Mnemosyne – Petra Mühl

Mnemosyne - Installation und Fotografie
bis 28. März 2004
Öffnungszeiten: Sa, So und Di, jeweils 16:00 – 19:00 Uhr
Historisches Rathaus Hochstadt
Am Rathaus 1
63477 Maintal
Der Mensch konstruiert seine Erinnerung
Ausgangspunkt für die Ausstellung ist Mnemosyne, die griechische Göttin der Erinnerung und der Musen. Auf ihren drei "Mnemosyne-Tafeln" skizziert sie mit Pfeilen und Stichpunkten verschiedene Assoziationen zur Erinnerung: Für Platon ist das Gedächtnis eine Wachstafel, in die sich alle Erlebnisse eindrücken. Im Mittelalter war der Spiegel das Symbol für die Erinnerung. In der Neuzeit setzen sich Roland Barthes und Walter Benjamin mit der Fotografie auseinander, da sie Licht aus der Vergangenheit festhält.

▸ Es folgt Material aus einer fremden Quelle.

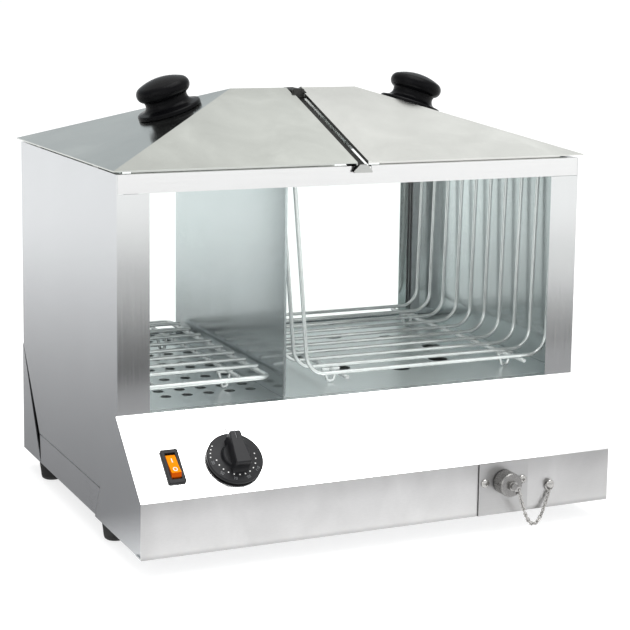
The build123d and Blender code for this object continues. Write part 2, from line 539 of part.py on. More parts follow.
def sag_curve(p0, p1, low_z, n=240):
    """Parabola in plan-straight line between the ends, lowest at low_z."""
    pts = []
    z0, z1 = p0.Z, p1.Z
    # parabola z = a(t-tm)^2 + low
    r = math.sqrt((z0 - low_z) / (z1 - low_z))
    tm = r / (1 + r)
    a = (z0 - low_z) / tm ** 2
    for k in range(n + 1):
        t = k / n
        pts.append(Vector(p0.X + (p1.X - p0.X) * t, p0.Y + (p1.Y - p0.Y) * t, low_z + a * (t - tm) ** 2))
    return pts


curve = sag_curve(ex0, ex1, 4.6)
seg = [0.0]
for a, b in zip(curve, curve[1:]):
    seg.append(seg[-1] + (b - a).length)
CH_LEN = seg[-1]
N_LINK = 2 * int(round((CH_LEN / 3.55 - 1) / 2)) + 1
PITCH = CH_LEN / N_LINK


def at(s):
    s = max(0.0, min(CH_LEN, s))
    for k in range(1, len(seg)):
        if seg[k] >= s:
            f = (s - seg[k - 1]) / (seg[k] - seg[k - 1])
            return curve[k - 1] + (curve[k] - curve[k - 1]) * f
    return curve[-1]


WR = 0.55                          # link wire radius


def link(length, width):
    """Oval link in its own xy plane, long along x, centred."""
    hl, hw = length / 2 - WR, width / 2 - WR
    st = hl - hw
    a = Line((-st, hw), (st, hw))
    b = ThreePointArc((st, hw), (st + hw, 0), (st, -hw))
    c = Line((st, -hw), (-st, -hw))
    d = ThreePointArc((-st, -hw), (-st - hw, 0), (-st, hw))
    w = Wire([a, b, c, d])
    prof = Plane(origin=w @ 0, z_dir=w % 0) * Circle(WR)
    return sweep(prof, path=w)


LINK = link(PITCH + 2 * WR + 1.3, 3.3)
links = []
for k in range(N_LINK):
    c0, c1 = at(k * PITCH), at((k + 1) * PITCH)
    m = (c0 + c1) * 0.5
    tx = (c1 - c0).normalized()
    side = tx.cross(Vector(0, 1, 0)).normalized() if k % 2 else Vector(0, 1, 0)
    nz = tx.cross(side).normalized()
    pl = Plane(origin=m, x_dir=tx, z_dir=nz)
    links.append(pl.location * LINK)
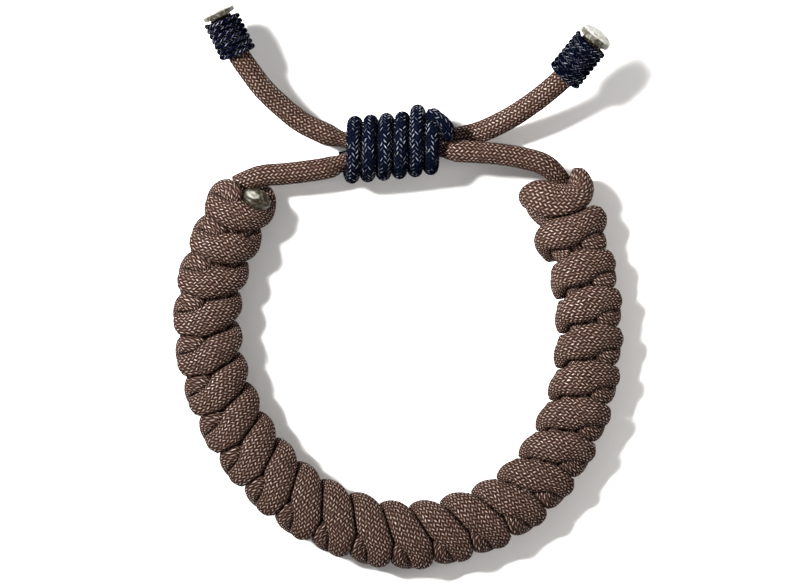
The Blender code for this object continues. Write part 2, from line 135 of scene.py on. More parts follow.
# Tails and sliding knot, in millimetres from the middle of the ring and of the sinnet's depth
TAIL_LEFT = [
    (-24.9, 28.9, 1.1), (-20.7, 29.3, 1.1), (-16.4, 29.8, 1.1), (-12.5, 30.5, 0.9),
    (-8.6, 32.1, 0.6), (-4.8, 32.9, 0.0), (-1.0, 33.95, -0.35), (3.0, 35.0, -0.35),
    (6.9, 36.1, -0.1), (10.5, 35.9, -0.8), (14.7, 36.9, -0.3), (19.5, 39.1, 1.2),
    (24.1, 42.0, 3.0), (27.8, 44.9, 4.7), (30.8, 47.7, 6.1), (32.95, 50.7, 7.2),
    (35.0, 53.15, 7.9),
]
TAIL_RIGHT = [
    (26.6, 30.8, 2.2), (22.6, 32.1, 2.7), (17.5, 32.9, 3.1), (12.0, 33.3, 3.3),
    (9.2, 33.45, 2.85), (6.9, 33.85, 2.35), (3.0, 34.45, 2.85), (-1.0, 34.7, 2.9),
    (-4.8, 35.1, 2.5), (-8.6, 35.2, 1.85), (-11.6, 35.9, 1.9), (-14.4, 37.0, 1.9),
    (-17.9, 38.8, 2.0), (-21.4, 41.6, 2.3), (-24.7, 44.8, 2.8), (-27.2, 48.1, 3.3),
    (-29.1, 50.9, 3.7), (-30.75, 54.3, 4.2), (-32.35, 57.6, 4.7),
]
SLIDER_AXIS = [
    (-9.7, 33.55, 1.25), (-6.8, 33.8, 1.25), (-4.0, 34.05, 1.25), (-1.1, 34.35, 1.25),
    (1.8, 34.65, 1.25), (4.6, 35.15, 1.3), (7.5, 35.1, 1.25),
]
SLIDER_END = [
    (5.25, 39.85, 6.65), (6.6, 39.5, 7.15), (7.9, 38.6, 7.2), (8.8, 37.4, 6.6), (9.0, 36.1, 5.4),
]

# Melted heads: radii of the back's and the face's edge as shares of the height, waves round the
# rim and how deep they are, the dip that runs twice round the face and how far out it starts
BACK_EDGE, FACE_EDGE = 0.12, 0.30
HEAD_WAVES, WAVE_DEPTH = (2, 3, 5), 0.035
FACE_DIP, DIP_START = 0.10, 0.5

# Pale spots on the faces: middle and reach in half sizes, then the fade at a spot's edge and the
# share of the height above which a head is pale
TIP_SPOT, STUB_SPOT = (0.0, 0.0, 1.25), (-0.35, 0.1, 0.55)
PALE_FADE, PALE_ABOVE = 0.33, 0.72

# Scorched end of a tail: length, and the stretch over which it fades
SCORCHED, SCORCH_FADE = 1.8 * MM, 0.4 * MM
SCORCHED_COLOUR = (0.010, 0.008, 0.004)

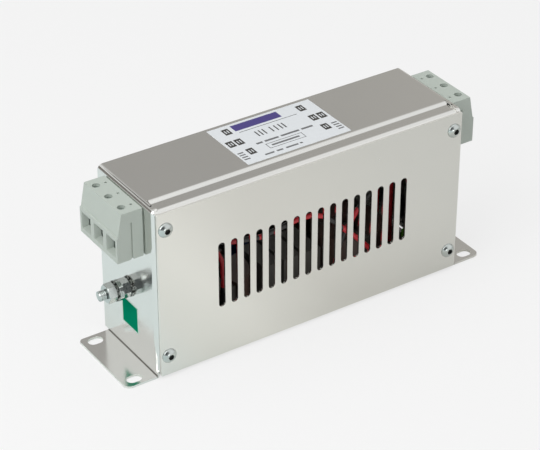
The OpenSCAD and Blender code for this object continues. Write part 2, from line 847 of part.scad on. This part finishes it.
module board_screws() {
    cross_len = 3;
    cross_t = 0.6;
    color([0.66, 0.67, 0.66]) at_standoffs() translate([0, 0, board_top]) difference() {
        union() {
            cylinder(d = board_screw_head_d, h = board_screw_head_h);
            translate([0, 0, -board_screw_len])
                cylinder(d = board_screw_d, h = board_screw_len + eps);
        }
        for (turn = [0, 90]) rotate(turn)
            translate([-cross_len / 2, -cross_t / 2, board_screw_head_h / 2])
                cube([cross_len, cross_t, board_screw_head_h]);
    }
}

// Moulded base of a choke, with a three-armed divider that fills its core's bore.
module choke_base() {
    arm_t = 1.6;
    color([0.06, 0.06, 0.06]) translate([choke_x, choke_y, board_top]) {
        cylinder(r = core_out_r + 1, h = base_t);
        for (turn = [30, 150, 270]) rotate(turn) translate([0, -arm_t / 2, 0])
            cube([core_in_r - fit, arm_t, base_t + winding_t + core_h]);
        cylinder(r = 2, h = base_t + winding_t + core_h);
    }
}

module choke_core() {
    color([0.10, 0.10, 0.10]) translate([choke_x, choke_y, core_z]) difference() {
        cylinder(r = core_out_r, h = core_h);
        translate([0, 0, -1]) cylinder(r = core_in_r, h = core_h + 2);
    }
}

// One of three windings: a sleeve of wire that wraps a third of the core.
module winding(i) {
    color([0.30, 0.12, 0.07]) translate([choke_x, choke_y, core_z])
        rotate(90 + 120 * i - winding_sweep / 2) rotate_extrude(angle = winding_sweep)
            difference() {
                translate([core_in_r - winding_t, -winding_t])
                    square([core_out_r - core_in_r + 2 * winding_t, core_h + 2 * winding_t]);
                translate([core_in_r, 0]) square([core_out_r - core_in_r, core_h]);
            }
}

// Boxed film capacitor across two phases.
module x_capacitor(i) {
    color([0.12, 0.12, 0.13])
        translate([(i - 1) * cap_pitch - cap_size[0] / 2, cap_y - cap_size[1] / 2, board_top])
            cube(cap_size);
}

// Disc capacitor from a phase to earth, standing on two leads.
module y_capacitor(i) {
    lead_d = 0.7;
    middle = disc_cap_stand + disc_cap_d / 2;
    color([0.10, 0.25, 0.45]) translate([(i - 1) * cap_pitch, disc_cap_y, board_top]) {
        translate([0, -disc_cap_t / 2, middle]) rotate([-90, 0, 0])
            cylinder(d = disc_cap_d, h = disc_cap_t);
        for (side = [-1, 1]) translate([side * disc_cap_legs / 2, 0, 0])
            cylinder(d = lead_d, h = middle);
    }
}

// Three resistors that discharge the capacitors, lying on the board.
module bleed_resistors() {
    lead_d = 0.6;
    leg_t = 0.8;
    leg_gap = 0.7;
    leg_h = (resistor_d + leg_t) / 2;
    color([0.55, 0.45, 0.33]) for (i = [0 : 2])
        translate([(i - 1) * cap_pitch, resistor_y, board_top + resistor_d / 2]) {
            translate([-resistor_len / 2, 0, 0]) rod_along_x(resistor_d, resistor_len);
            translate([-resistor_len / 2 - 1, 0, 0]) rod_along_x(lead_d, resistor_len + 2);
            for (side = [-1, 1])
                translate([side * (resistor_len + 2 * leg_gap + leg_t) / 2, 0, (leg_t - leg_h) / 2])
                    cube([leg_t, leg_t, leg_h], center = true);
        }
}

module hookup_wire(i) {
    color([0.72, 0.08, 0.08]) wire(WIRE_ROUTES[i], wire_d);
}

// Poles 1 to 3 are the line end and 4 to 6 the load end, each from the front.
module at_end(number) {
    mirror([number <= 3 ? 1 : 0, 0, 0]) children();
}

chassis();
rear_tray();
front_cover();
cover_screws();
line_terminal_housing();
load_terminal_housing();
terminal_screws();
for (i = [1 : 6]) at_end(i) clamp_cage((i - 1) % 3);
for (i = [1 : 6]) at_end(i) terminal_bar((i - 1) % 3);
earth_studs();
earth_nuts();
earth_tooth_washers();
earth_plain_washers();
at_end(1) earth_lug();  // line_earth_lug
earth_lug();  // load_earth_lug
at_end(1) earth_lead();  // line_earth_lead
earth_lead();  // load_earth_lead
at_end(1) earth_sticker();  // line_earth_sticker
earth_sticker();  // load_earth_sticker
rating_label();
circuit_board();
insulation_sheet();
board_standoffs();
board_screws();
at_end(1) choke_base();  // line_choke_base
at_end(1) choke_core();  // line_choke_core
for (i = [1 : 3]) at_end(1) winding(i);
choke_base();  // load_choke_base
choke_core();  // load_choke_core
for (i = [1 : 3]) winding(i);
for (i = [1 : 3]) x_capacitor(i - 1);
for (i = [1 : 3]) y_capacitor(i - 1);
bleed_resistors();
for (i = [1 : 6]) hookup_wire(i - 1);
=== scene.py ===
import json
import math

import bpy
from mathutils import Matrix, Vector

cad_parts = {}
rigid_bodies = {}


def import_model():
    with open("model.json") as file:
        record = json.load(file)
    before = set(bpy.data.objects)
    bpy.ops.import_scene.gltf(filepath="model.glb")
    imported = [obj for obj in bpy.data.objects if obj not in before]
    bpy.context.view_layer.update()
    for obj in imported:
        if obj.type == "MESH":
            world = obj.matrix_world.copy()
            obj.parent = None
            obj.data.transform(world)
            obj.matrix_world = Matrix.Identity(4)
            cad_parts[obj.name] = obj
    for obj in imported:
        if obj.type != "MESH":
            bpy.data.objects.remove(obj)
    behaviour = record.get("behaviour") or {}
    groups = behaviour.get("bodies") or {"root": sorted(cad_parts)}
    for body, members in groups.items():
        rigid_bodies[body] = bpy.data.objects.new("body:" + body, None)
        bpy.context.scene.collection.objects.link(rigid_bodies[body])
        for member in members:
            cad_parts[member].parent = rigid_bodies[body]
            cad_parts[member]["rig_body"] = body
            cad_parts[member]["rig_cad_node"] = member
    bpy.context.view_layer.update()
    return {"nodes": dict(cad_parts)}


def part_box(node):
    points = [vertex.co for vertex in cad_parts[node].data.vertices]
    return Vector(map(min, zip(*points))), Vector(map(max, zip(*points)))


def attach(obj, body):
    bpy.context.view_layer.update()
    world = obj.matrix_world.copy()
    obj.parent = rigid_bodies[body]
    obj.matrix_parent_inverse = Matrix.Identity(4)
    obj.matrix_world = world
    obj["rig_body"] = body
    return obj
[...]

Obwohl die anderen Ausstellungsstücke Collagen aus Mühls eigener Vergangenheit sind, haben sie etwas Gemeingültiges: "Meine Kunstwerke sind nicht nur meine persönliche Erinnerung. Ich betrachte das Thema eher wissenschaftlich und allgemein", sagt Mühl.
Sie arbeitet analytisch, aber nicht psychoanalytisch. Ihre Werke verfolgen klare Ideen und Strukturen. Mühl liebt das Experiment - und das macht ihre Arbeiten erst spannend. Sie setzt sich nicht nur mit der Erinnerung auseinander, sie seziert sie.
In der Mitte der Ausstellung steht ein Labortisch mit Gegenständen: "Das Laboratorium". Mühl gießt Rosen in Wachs, um sie zu konservieren und dennoch dem Verfall auszusetzen. "Ich nehme Wachs, weil es organisch ist und die Rose verändert. Kunstharz wäre mir zu steril", erklärt sie. Genauso gießt sie alte Photos in Wachs und fotografiert diese dann ab: Die Figuren verschwimmen, sind kaum noch zu erkennen und werden zu Gespenstern aus der Vergangenheit. "Wenn wir uns erinnern, konstruieren wir. Wir können nicht rekonstruieren, wie es genau war. Also verändern wir die Vergangenheit", erklärt die Künstlerin.
Petra Mühl (38) hat an der Schule für Gestaltung in Basel und an der Offenbacher Hochschule für Gestaltung studiert. Mit der Mnemosyne setzt sie sich schon mehrere Jahre auseinander - unter anderem 2001 in der Hanauer Remisen-Galerie. Auch ihre Diplomarbeit von 1995 trägt den Titel "Erinnern und Vergessen - eine Installation".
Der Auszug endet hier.